In 1960, Boozoo Chavis, a pioneer of the accordion-driven Louisiana dance music called zydeco, took a 25-year break from performing. Perhaps that’s why he played so often and so vigorously after his 1985 comeback. On many nights, with his face streaming sweat and his push-button accordion strapped to his barrel chest, Chavis seemed to be making up for lost time. He continued his fast-paced life, raising racehorses on his farm and giving concerts throughout the world, until April 24, when he collapsed from a heart attack and stroke after a concert in Austin, Texas. He lingered in the hospital until May 5, when he died at age 70.

Chavis, who was scheduled to play at Johnny D’s in Somerville on June 1, still lived in the town of his birth, Lake Charles, Louisiana. He was among the very last of this rural Creole music’s surviving inventors. Chavis and the late Clifton Chenier were responsible for taking zydeco out of the weekend house dances and church socials and bringing it into the recording studio. In 1954 Chavis cut the genre’s first hit, “Paper in My Shoe,” which sold more than 100,000 copies. The song, about being too poor to afford socks, was inspired by living conditions among the French-speaking African-Americans of Louisiana’s sugar-cane country.

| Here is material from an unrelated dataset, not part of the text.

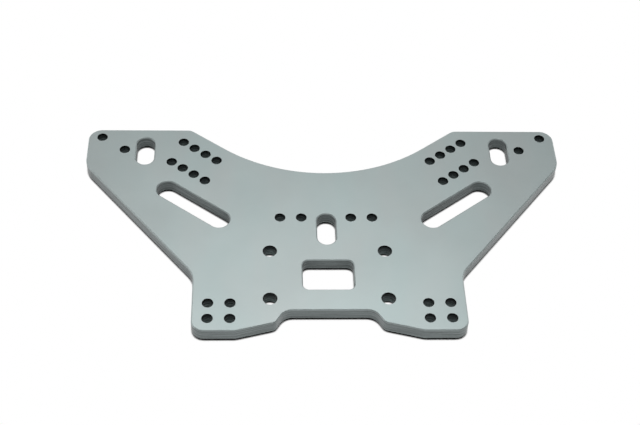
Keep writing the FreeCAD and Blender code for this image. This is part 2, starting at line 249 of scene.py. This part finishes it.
def rounded_loop(corners, radii):
    """A polygon with its corners rounded, as points and the headings before and after each of them.

    At a corner the heading turns by t from the incoming side to the outgoing one. The arc starts
    radius * tan(|t| / 2) before the corner, and each of its points lies one radius to the right of the arc's
    centre when it turns left, or to the left of it when it turns right. Radius 0 keeps the corner sharp.
    """
    corners = np.asarray(corners, float)
    sides = np.roll(corners, -1, axis=0) - corners
    leaving = heading_of(sides)
    arriving = np.roll(leaving, 1)
    turns = (leaving - arriving + np.pi) % (2 * np.pi) - np.pi
    rows = []
    for corner, radius, first, turn in zip(corners, radii, arriving, turns):
        if radius == 0:
            rows.append(np.array([[*corner, first, first + turn]]))
            continue
        side = math.copysign(radius, turn)
        back = radius * math.tan(abs(turn) / 2)
        start = corner - back * np.array([math.cos(first), math.sin(first)])
        centre = start - side * right_of(np.array(first))
        headings = first + turn * np.linspace(0, 1, arc_steps(radius, turn) + 1)
        points = centre + side * right_of(headings)
        rows.append(np.column_stack([points, headings, headings]))
    table = np.concatenate(rows)
    gaps = np.linalg.norm(table[:, :2] - np.roll(table[:, :2], 1, axis=0), axis=1)
    table = table[gaps > SAME_POINT]
    return table[:, :2], table[:, 2], table[:, 3]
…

Chavis recorded more singles in the ’50s and toured the working-class clubs and dance halls between New Orleans and the oil fields of Houston, Texas. But he believed he’d been cheated by his record company and withdrew from the music business in 1960.

Chavis and his wife, Leona Predium, spent the next quarter-century raising a family and training racehorses on a farm called Dog Hill, and running the animals in unsanctioned races on rural Louisiana’s informal dirt-track circuit. Leona, their sons Charles, Poncho, and Rellis, and their daughters Do-Right, Louann, and Licia survive the diatonic-button-accordion master.

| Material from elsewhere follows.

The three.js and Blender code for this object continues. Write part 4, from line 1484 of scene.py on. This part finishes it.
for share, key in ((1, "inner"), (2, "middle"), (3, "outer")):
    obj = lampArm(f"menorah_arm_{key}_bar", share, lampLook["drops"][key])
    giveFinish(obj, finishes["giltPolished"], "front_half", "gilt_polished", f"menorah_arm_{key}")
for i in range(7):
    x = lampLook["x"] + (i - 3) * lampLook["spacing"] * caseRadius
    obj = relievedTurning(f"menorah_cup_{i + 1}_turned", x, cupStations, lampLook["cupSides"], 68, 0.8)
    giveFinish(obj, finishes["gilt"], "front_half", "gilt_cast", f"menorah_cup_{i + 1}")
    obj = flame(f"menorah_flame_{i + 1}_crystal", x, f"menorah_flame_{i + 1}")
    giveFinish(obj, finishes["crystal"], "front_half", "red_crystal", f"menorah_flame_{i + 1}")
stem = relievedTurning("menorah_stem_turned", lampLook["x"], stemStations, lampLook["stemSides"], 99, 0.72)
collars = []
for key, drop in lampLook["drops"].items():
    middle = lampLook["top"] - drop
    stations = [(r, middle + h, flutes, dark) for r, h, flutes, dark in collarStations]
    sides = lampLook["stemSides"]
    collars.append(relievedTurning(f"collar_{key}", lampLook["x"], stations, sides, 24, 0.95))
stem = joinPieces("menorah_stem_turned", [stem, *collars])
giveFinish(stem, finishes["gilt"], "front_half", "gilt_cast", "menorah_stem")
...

Since his return to performing, Chavis had made a number of albums for Cambridge-based Rounder Records and other labels. He also toured internationally. His success spurred interest in the music among a new, younger generation of players, including Keith Frank and the late Beau Jocque — who regularly joined Chavis in trumped-up bandstand “battles” for zydeco’s crown in various Louisiana towns until his own death in September 1999. In his trademark cowboy boots and hat, the crusty-but-charming Chavis was a heroic figure each year at New Orleans’ annual Jazz & Heritage Festival, reprising “Paper in My Shoe” and howling numbers with titles like “You’re Gonna Look like a Monkey When You Get Old,” while pushing lively melodies from the bellows of his instrument.

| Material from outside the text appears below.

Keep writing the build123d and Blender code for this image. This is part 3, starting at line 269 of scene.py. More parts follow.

Last Friday, May 4, as Chavis lay in the hospital, his sons carried on the tradition of Boozoo’s Jazz Fest performances. They took his place on the racetrack-turned-music-fair’s Fais Do Do stage to deliver a set of their father’s music. Poncho sang and played remarkably like Boozoo, according to Boston-based journalist and musician Tristram Lozaw, who was in attendance. Thus the legacy of Chavis’s music — and his family — is certain to endure.